Laser microdissection of immunolabeled astrocytes allows quantification of astrocytic gene expression.

Astrocytes represent the major glial cell population within the central nervous system. In order to elucidate the function of astrocytes under physiological conditions and during the course of neurological disease, astrocytic gene expression profiling is necessary. However, since astrocytes form an intimately connected network with neurons and other cell types in the brain, gene expression analysis of astrocytes with a sufficient degree of cellular specificity is difficult. Here we are presenting a rapid and, thus, RNA preserving immunostaining protocol for the detection of astrocytes in rodent brain. This protocol can readily be combined with laser microdissection (Leica AS LMD platform) and quantitative RT-PCR (qPCR). Employing this method, we studied changes in glial fibrillary acidic protein (GFAP) expression in astrocytes of mouse entorhinal cortex following entorhinal cortex lesion. Using laser microdissection, astrocytes (n = 60) were collected in the tissue surrounding the lesion, the entorhinal cortex contralateral to the lesion, and in unlesioned control animals. Changes in GFAP mRNA were quantified using qPCR. GFAP mRNA levels were 82-fold higher in astrocytes of lesioned animals at the site of the lesion compared to GFAP mRNA levels in entorhinal cortex astrocytes of control mice.
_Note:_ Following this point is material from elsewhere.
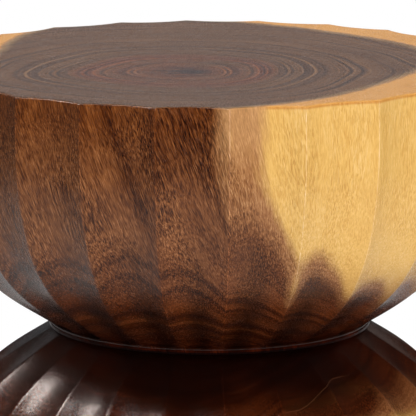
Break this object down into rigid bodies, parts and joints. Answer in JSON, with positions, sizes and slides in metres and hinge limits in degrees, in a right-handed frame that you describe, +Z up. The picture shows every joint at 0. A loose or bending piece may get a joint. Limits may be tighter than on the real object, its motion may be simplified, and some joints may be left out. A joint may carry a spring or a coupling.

GFAP mRNA levels were only slightly elevated at the contralateral side (lesioned animals). This optimized protocol for immunolabeling and laser microdissection of astrocytes followed by qPCR allows quantification of astrocytic gene expression levels with a high degree of cellular specificity. It may similarly be employed in different settings where other cell types need to be identified and microdissected for gene expression profiling.